** begin **

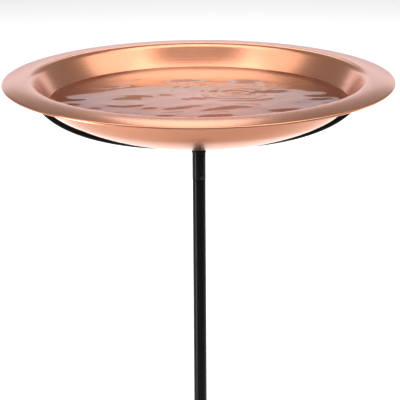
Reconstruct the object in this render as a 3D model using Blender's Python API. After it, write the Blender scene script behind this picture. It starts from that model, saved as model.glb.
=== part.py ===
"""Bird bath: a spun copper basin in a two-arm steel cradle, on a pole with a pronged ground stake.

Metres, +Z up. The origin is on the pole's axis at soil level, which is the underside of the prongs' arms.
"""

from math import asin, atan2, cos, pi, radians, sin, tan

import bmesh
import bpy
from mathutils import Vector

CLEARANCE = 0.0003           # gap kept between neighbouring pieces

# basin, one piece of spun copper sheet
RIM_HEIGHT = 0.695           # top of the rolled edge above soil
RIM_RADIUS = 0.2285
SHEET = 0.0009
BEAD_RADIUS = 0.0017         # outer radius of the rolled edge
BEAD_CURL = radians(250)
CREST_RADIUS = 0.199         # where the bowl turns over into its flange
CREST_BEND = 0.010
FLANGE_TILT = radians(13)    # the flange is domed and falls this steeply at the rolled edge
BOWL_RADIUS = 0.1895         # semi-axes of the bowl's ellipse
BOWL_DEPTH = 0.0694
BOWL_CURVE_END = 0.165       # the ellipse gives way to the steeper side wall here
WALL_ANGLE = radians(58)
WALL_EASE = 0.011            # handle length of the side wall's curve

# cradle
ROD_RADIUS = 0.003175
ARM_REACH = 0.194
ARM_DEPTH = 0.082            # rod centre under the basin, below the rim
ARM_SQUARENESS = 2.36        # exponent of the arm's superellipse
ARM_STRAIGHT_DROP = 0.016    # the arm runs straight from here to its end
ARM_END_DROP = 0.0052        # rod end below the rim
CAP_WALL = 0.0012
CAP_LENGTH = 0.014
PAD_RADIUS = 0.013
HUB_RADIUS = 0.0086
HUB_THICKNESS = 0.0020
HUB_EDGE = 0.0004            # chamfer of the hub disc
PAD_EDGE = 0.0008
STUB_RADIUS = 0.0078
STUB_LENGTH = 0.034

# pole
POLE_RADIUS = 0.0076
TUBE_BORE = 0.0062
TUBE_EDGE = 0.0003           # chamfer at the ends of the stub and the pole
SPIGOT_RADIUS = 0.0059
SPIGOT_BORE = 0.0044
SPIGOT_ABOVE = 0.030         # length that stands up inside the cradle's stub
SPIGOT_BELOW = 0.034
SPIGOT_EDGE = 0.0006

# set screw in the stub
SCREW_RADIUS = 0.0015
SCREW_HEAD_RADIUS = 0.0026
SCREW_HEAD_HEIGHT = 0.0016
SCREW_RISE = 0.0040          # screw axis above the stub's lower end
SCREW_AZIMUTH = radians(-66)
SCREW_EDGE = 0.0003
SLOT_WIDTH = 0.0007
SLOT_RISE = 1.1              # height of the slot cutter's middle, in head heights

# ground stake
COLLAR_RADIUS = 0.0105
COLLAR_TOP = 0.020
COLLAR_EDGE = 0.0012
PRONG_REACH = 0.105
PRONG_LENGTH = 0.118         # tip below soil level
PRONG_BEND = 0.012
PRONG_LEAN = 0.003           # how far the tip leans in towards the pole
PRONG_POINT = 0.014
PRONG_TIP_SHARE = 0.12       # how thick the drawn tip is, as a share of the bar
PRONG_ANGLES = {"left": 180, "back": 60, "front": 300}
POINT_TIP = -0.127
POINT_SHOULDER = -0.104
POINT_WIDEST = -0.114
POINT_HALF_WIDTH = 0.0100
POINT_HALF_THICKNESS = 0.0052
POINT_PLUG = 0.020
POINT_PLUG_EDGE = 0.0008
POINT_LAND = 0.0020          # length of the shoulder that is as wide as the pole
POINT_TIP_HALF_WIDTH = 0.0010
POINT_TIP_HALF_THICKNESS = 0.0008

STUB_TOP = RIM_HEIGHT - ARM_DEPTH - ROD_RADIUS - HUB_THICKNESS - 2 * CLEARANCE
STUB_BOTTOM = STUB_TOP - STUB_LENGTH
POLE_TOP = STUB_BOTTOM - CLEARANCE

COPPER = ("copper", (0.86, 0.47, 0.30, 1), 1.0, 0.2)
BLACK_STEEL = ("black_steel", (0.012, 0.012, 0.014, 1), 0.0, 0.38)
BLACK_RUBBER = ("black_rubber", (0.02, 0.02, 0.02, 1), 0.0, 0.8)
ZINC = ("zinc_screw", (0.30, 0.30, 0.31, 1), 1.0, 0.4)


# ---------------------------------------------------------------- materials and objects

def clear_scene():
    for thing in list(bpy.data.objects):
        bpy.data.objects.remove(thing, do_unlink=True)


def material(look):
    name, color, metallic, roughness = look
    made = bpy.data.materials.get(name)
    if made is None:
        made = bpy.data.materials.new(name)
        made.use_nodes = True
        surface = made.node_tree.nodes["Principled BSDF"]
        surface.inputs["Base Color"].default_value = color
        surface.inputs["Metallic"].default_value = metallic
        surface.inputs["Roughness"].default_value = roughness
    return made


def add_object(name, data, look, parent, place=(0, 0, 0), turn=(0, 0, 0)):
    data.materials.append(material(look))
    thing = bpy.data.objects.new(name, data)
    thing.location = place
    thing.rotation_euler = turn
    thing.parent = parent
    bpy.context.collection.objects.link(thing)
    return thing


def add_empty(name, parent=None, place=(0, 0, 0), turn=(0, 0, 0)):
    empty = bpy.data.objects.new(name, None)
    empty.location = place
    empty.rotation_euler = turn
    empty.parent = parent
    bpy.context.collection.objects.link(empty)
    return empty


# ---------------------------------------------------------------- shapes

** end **

Task objective: The data above must be returned in full, exactly as written.

The completed task:
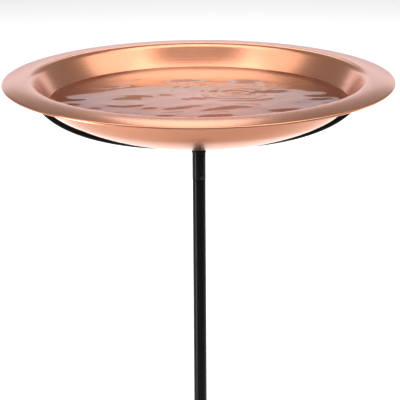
Reconstruct the object in this render as a 3D model using Blender's Python API. After it, write the Blender scene script behind this picture. It starts from that model, saved as model.glb.
=== part.py ===
"""Bird bath: a spun copper basin in a two-arm steel cradle, on a pole with a pronged ground stake.

Metres, +Z up. The origin is on the pole's axis at soil level, which is the underside of the prongs' arms.
"""

from math import asin, atan2, cos, pi, radians, sin, tan

import bmesh
import bpy
from mathutils import Vector

CLEARANCE = 0.0003           # gap kept between neighbouring pieces

# basin, one piece of spun copper sheet
RIM_HEIGHT = 0.695           # top of the rolled edge above soil
RIM_RADIUS = 0.2285
SHEET = 0.0009
BEAD_RADIUS = 0.0017         # outer radius of the rolled edge
BEAD_CURL = radians(250)
CREST_RADIUS = 0.199         # where the bowl turns over into its flange
CREST_BEND = 0.010
FLANGE_TILT = radians(13)    # the flange is domed and falls this steeply at the rolled edge
BOWL_RADIUS = 0.1895         # semi-axes of the bowl's ellipse
BOWL_DEPTH = 0.0694
BOWL_CURVE_END = 0.165       # the ellipse gives way to the steeper side wall here
WALL_ANGLE = radians(58)
WALL_EASE = 0.011            # handle length of the side wall's curve

# cradle
ROD_RADIUS = 0.003175
ARM_REACH = 0.194
ARM_DEPTH = 0.082            # rod centre under the basin, below the rim
ARM_SQUARENESS = 2.36        # exponent of the arm's superellipse
ARM_STRAIGHT_DROP = 0.016    # the arm runs straight from here to its end
ARM_END_DROP = 0.0052        # rod end below the rim
CAP_WALL = 0.0012
CAP_LENGTH = 0.014
PAD_RADIUS = 0.013
HUB_RADIUS = 0.0086
HUB_THICKNESS = 0.0020
HUB_EDGE = 0.0004            # chamfer of the hub disc
PAD_EDGE = 0.0008
STUB_RADIUS = 0.0078
STUB_LENGTH = 0.034

# pole
POLE_RADIUS = 0.0076
TUBE_BORE = 0.0062
TUBE_EDGE = 0.0003           # chamfer at the ends of the stub and the pole
SPIGOT_RADIUS = 0.0059
SPIGOT_BORE = 0.0044
SPIGOT_ABOVE = 0.030         # length that stands up inside the cradle's stub
SPIGOT_BELOW = 0.034
SPIGOT_EDGE = 0.0006

# set screw in the stub
SCREW_RADIUS = 0.0015
SCREW_HEAD_RADIUS = 0.0026
SCREW_HEAD_HEIGHT = 0.0016
SCREW_RISE = 0.0040          # screw axis above the stub's lower end
SCREW_AZIMUTH = radians(-66)
SCREW_EDGE = 0.0003
SLOT_WIDTH = 0.0007
SLOT_RISE = 1.1              # height of the slot cutter's middle, in head heights

# ground stake
COLLAR_RADIUS = 0.0105
COLLAR_TOP = 0.020
COLLAR_EDGE = 0.0012
PRONG_REACH = 0.105
PRONG_LENGTH = 0.118         # tip below soil level
PRONG_BEND = 0.012
PRONG_LEAN = 0.003           # how far the tip leans in towards the pole
PRONG_POINT = 0.014
PRONG_TIP_SHARE = 0.12       # how thick the drawn tip is, as a share of the bar
PRONG_ANGLES = {"left": 180, "back": 60, "front": 300}
POINT_TIP = -0.127
POINT_SHOULDER = -0.104
POINT_WIDEST = -0.114
POINT_HALF_WIDTH = 0.0100
POINT_HALF_THICKNESS = 0.0052
POINT_PLUG = 0.020
POINT_PLUG_EDGE = 0.0008
POINT_LAND = 0.0020          # length of the shoulder that is as wide as the pole
POINT_TIP_HALF_WIDTH = 0.0010
POINT_TIP_HALF_THICKNESS = 0.0008

STUB_TOP = RIM_HEIGHT - ARM_DEPTH - ROD_RADIUS - HUB_THICKNESS - 2 * CLEARANCE
STUB_BOTTOM = STUB_TOP - STUB_LENGTH
POLE_TOP = STUB_BOTTOM - CLEARANCE

COPPER = ("copper", (0.86, 0.47, 0.30, 1), 1.0, 0.2)
BLACK_STEEL = ("black_steel", (0.012, 0.012, 0.014, 1), 0.0, 0.38)
BLACK_RUBBER = ("black_rubber", (0.02, 0.02, 0.02, 1), 0.0, 0.8)
ZINC = ("zinc_screw", (0.30, 0.30, 0.31, 1), 1.0, 0.4)


# ---------------------------------------------------------------- materials and objects

def clear_scene():
    for thing in list(bpy.data.objects):
        bpy.data.objects.remove(thing, do_unlink=True)


def material(look):
    name, color, metallic, roughness = look
    made = bpy.data.materials.get(name)
    if made is None:
        made = bpy.data.materials.new(name)
        made.use_nodes = True
        surface = made.node_tree.nodes["Principled BSDF"]
        surface.inputs["Base Color"].default_value = color
        surface.inputs["Metallic"].default_value = metallic
        surface.inputs["Roughness"].default_value = roughness
    return made


def add_object(name, data, look, parent, place=(0, 0, 0), turn=(0, 0, 0)):
    data.materials.append(material(look))
    thing = bpy.data.objects.new(name, data)
    thing.location = place
    thing.rotation_euler = turn
    thing.parent = parent
    bpy.context.collection.objects.link(thing)
    return thing


def add_empty(name, parent=None, place=(0, 0, 0), turn=(0, 0, 0)):
    empty = bpy.data.objects.new(name, None)
    empty.location = place
    empty.rotation_euler = turn
    empty.parent = parent
    bpy.context.collection.objects.link(empty)
    return empty


# ---------------------------------------------------------------- shapes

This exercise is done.